Nicole would never be a grandma, of course. In a few hours, she would be found murdered in that tight, short black dress.
"A little vacant, nonresponsive, I felt he was looking right through me and it scared me a little bit," Candace Garvey testified as to O. J.'s appearance at the recital.
She was then asked if Simpson appeared angry. "Yes," she said. "His jaw was set."
Harlan Toplitzky has this to say: "After the recital, we were going to go to Mezzaluna, but it was too crowded. So we went to the Gaucho Grill next door. And at dinner, my mom said: 'Didn't O. J. Simpson look a little upset tonight?' "
According to prosecutor Chris Darden, O. J. Simpson was more than a little upset that night.
"He was angry, he was depressed," Chris Darden told the jury during his opening statements. "The [Brown] family made clear he was not invited to dinner. And by not inviting him, it was a reaffirmation of what he had been told: That it was over. She [Nicole] was no longer in his control. He was obsessed with her. He could not stand to lose her. And so he murdered her."
Harlan Toplitzky provides the definitive description of O. J. Simpson that night: "He was looking out into space. He had a distant and disturbed look on his face. His eyes were almost bulging out. His eyes were bulging. He looked disheveled. He looked strung out."
Which leaves us with only one question: Just who the hell is Harlan Toplitzky?
His name is not on the defense or prosecution witness lists. He has not been subpoenaed. He has not been interviewed by anyone -- not even "Hard Copy" -- until now.
But Harlan Toplitzky, 17, a senior at Beverly Hills High School, proves what I have long suspected: There are not 4.1 million people in Los Angeles County. There are 4.1 million stories that have something to do with O. J. Simpson.
"My sister, Mari, is 9, and she was dancing that night at the recital, too," Toplitzky told me. "Seeing movie stars around here is not really that big a deal. It was Steve Garvey who really caught my eye. I'm a big baseball fan. And, well, O. J. is a little before my time. But I loved him in the 'Naked Gun' movies."

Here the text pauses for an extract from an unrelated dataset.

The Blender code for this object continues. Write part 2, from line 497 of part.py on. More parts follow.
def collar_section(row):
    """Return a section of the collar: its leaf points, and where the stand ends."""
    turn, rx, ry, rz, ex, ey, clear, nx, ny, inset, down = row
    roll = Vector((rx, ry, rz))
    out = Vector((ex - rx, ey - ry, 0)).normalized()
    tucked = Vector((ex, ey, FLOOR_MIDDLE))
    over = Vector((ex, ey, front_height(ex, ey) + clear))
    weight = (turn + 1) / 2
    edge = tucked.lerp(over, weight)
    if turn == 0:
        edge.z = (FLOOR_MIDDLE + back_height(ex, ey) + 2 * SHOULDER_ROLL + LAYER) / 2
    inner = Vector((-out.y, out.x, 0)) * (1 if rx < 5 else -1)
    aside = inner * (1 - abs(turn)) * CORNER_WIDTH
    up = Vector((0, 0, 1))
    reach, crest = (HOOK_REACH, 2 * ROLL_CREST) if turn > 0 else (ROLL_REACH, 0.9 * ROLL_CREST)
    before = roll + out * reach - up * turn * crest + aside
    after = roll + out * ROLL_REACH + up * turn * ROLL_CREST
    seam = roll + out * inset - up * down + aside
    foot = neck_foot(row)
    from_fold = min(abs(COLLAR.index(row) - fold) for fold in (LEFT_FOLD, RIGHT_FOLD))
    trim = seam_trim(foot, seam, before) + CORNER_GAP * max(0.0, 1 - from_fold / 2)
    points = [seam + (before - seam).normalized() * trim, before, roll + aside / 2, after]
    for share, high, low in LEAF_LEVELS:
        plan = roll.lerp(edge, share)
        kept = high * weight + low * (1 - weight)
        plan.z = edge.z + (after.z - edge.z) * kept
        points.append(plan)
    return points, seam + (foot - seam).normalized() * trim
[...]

Beverly Hills High is possibly the most famous high school in America and not because of the many people in the entertainment industry who have gone there. (Wendy Finerman graduated from Beverly Hills High in 1978. In a few weeks, she will probably win the Oscar for co-producing "Forrest Gump.")
No, Beverly Hills High is famous for its swimming pool. And you've seen it. Yes, you have.

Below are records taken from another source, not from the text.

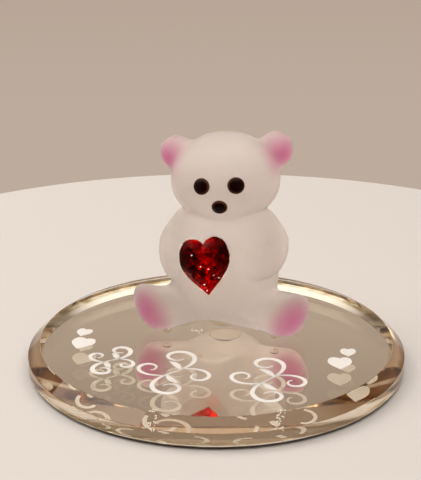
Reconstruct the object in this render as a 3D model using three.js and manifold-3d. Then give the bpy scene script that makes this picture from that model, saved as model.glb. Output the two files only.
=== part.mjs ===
// Frosted glass teddy bear with a crystal heart, glued to a round bevelled mirror.
// Millimetres, +Z up. The origin is under the middle of the mirror, on the plane its
// bumpers stand on, and the bear looks along -Y.
import * as THREE from "three";
import { mergeVertices } from "three/addons/utils/BufferGeometryUtils.js";
import Module from "manifold-3d";

const wasm = await Module();
wasm.setup();

// Mirror plate: a three-inch disc, given from the table upwards.
const plateRadius = 38.1;
const plateSegments = 64;
const bodySegments = 28;
const smallSegments = 16;
const bumperHeight = 0.5;
const bumperRadius = 4;
const bumperCircle = 27;
const paintHeight = 0.125;
const silverHeight = 0.125;
const glassHeight = 5;
const arris = 0.3;
const bevelWidth = 2.5;
const bevelDrop = 2.25;
const paintLevel = bumperHeight;
const silverLevel = paintLevel + paintHeight;
const glassLevel = silverLevel + silverHeight;
const topLevel = glassLevel + glassHeight;

// Printed ornament: white ink on top of the glass.
const inkHeight = 0.1;
const smallHeart = { width: 3.2, height: 3.6, bearing: 85 };
const largeHeart = { width: 4.8, height: 5.4, bearing: 73.5 };
const heartCircle = 27.2;
const heartLean = 8;
const penTipWidth = 0.3;
const strokeSteps = 16;

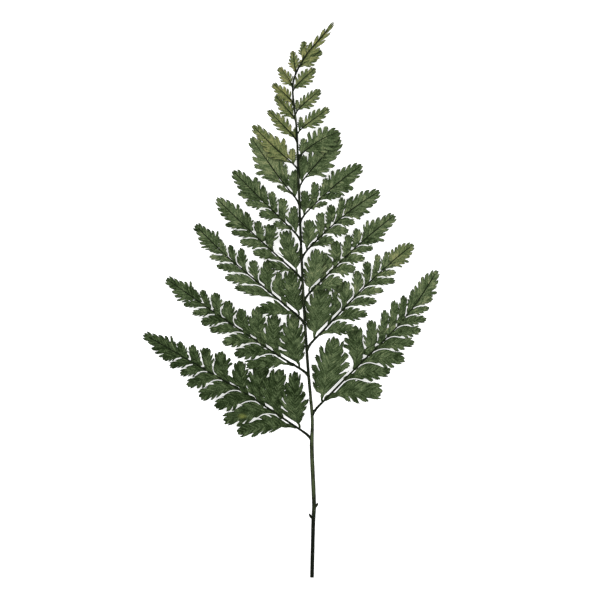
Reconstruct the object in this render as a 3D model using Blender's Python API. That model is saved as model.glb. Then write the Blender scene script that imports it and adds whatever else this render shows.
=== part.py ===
"""Dried fern frond, cut and lying face up: a bare stalk that runs on as the midrib, and side leaves cut to the rib.

Sizes are in millimetres and are turned to metres when a mesh is made. +X is to the frond's right, +Y to its
tip and +Z up. The origin stands under the middle of the frond, on the surface that it lies on.
"""

import math
from dataclasses import dataclass

import bmesh
import bpy
from mathutils import Vector
from mathutils.geometry import delaunay_2d_cdt

MM = 0.001

# Where the origin stands in the plan, whose own zero is the middle of the stalk's cut end.
ORIGIN = (-17.25, 222.384)

# The stalk and midrib in the plan: it zigzags a little away from each side leaf.
STALK_LINE = (
    (0.0, 0.0), (1.0, 44.0), (1.6, 60.0), (-0.2, 104.0), (0.2, 128.0), (-3.2, 168.0), (-6.9, 226.0), (-9.4, 282.0),
    (-11.0, 325.0), (-12.4, 360.0), (-15.4, 388.0), (-13.6, 402.0), (-4.4, 419.0), (5.0, 430.0), (12.6, 439.0),
)
# Height of its centre over the surface, and its half thickness, against the distance from the cut end.
STALK_HEIGHT = ((0, 1.45), (32, 1.45), (70, 3.0), (110, 6.2), (160, 8.8), (220, 9.6), (290, 8.8), (350, 6.4),
                (400, 3.4), (440, 1.5))
STALK_RADIUS = ((0, 1.45), (32, 1.45), (108, 1.45), (124, 1.25), (200, 1.10), (300, 0.90), (380, 0.66), (440, 0.40))
STALK_SIDES = 8
STALK_STEP = 17.0
STALK_POINTS_PER_BEND = 12

# Two scars on the bare stalk, where small scales broke off: side, place, reach and half width.
SCARS = ((1, 57.0, 3.2, 1.2), (-1, 49.0, 3.0, 1.1))

BLADE_THICK = 0.62
RIB_THICK = 1.15
RIB_HALF_WIDTH = 0.85
RIB_END_SHARE = 0.45
TILT = 0.12
TIP_REST = BLADE_THICK / 2

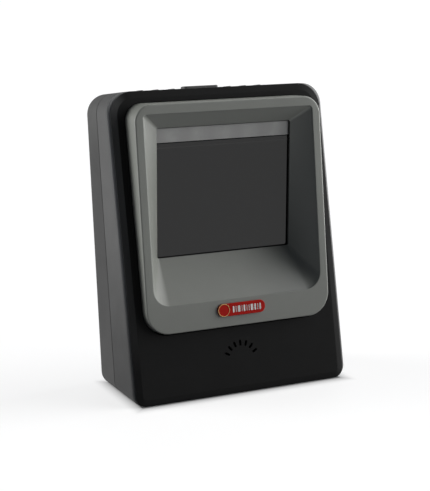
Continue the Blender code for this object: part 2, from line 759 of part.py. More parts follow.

In the movie "It's A Wonderful Life" it opens up under the dancing feet of Jimmy Stewart and Donna Reed and dumps them into the water in the high school gym.
Called the Swim-Gym and built in 1939 by the Works Projects Administration, it is still in daily use.
I bring this up only because nobody out here considers it unusual for gym floors to convert to swimming pools.
And nobody considers it unusual for so many characters in the Simpson saga, Nicole, Denise, Kato, Faye Resnick, to have lived so well without actually working for a living.
"Well, they may not be average around here," Harlan Toplitzky said, "but lives like that are not considered extravagant or strange. Many people associated with Hollywood don't have to do anything. I mean they don't have to work and can party all the time like Nicole and Faye. Hey, look, I'm using their first names as if I know them!"
Which is the point. Millions of people not just here but around the country think they do know them: their habits, their lifestyles, their guilt or innocence.
"Stars are not a big deal out here," Toplitzky said. "You'll see O. J. Simpson next to you someplace or Dustin Hoffman at the next table in a restaurant and you don't make a big deal out of it. You might say, 'Oh, Dustin Hoffman ordered the chicken last night,' but that's it.
"I live in Beverly Hills. My ZIP code is 90210. But we're not all rich snobs driving BMWs to high school."
What do you drive to high school?
"A '91 Jimmy," he said.
Do you think he's guilty? I asked. And, needless to say, I did not have to explain which "he" I was speaking of. "No," Toplitzky said. "For some reason I side with the defense. I don't think he did it."
So who did? "I don't know," Toplitzky said. "But that Colombian necklace stuff sounded good."
Soon Toplitzky will go off to college. He hopes to be a journalist one day, either in print or TV.
And he is very cool, very low-key about his brush with O. J. Simpson. But I can hear him many years from now telling his grandchildren: "I was there that night. At the dance recital. And O. J.'s eyes were bugging out."
"Can I ask you a question?" Toplitzky asked me.
Sure, I said.
"Why are you interviewing me?"
He'll learn. In this profession, that's the one question we never ask.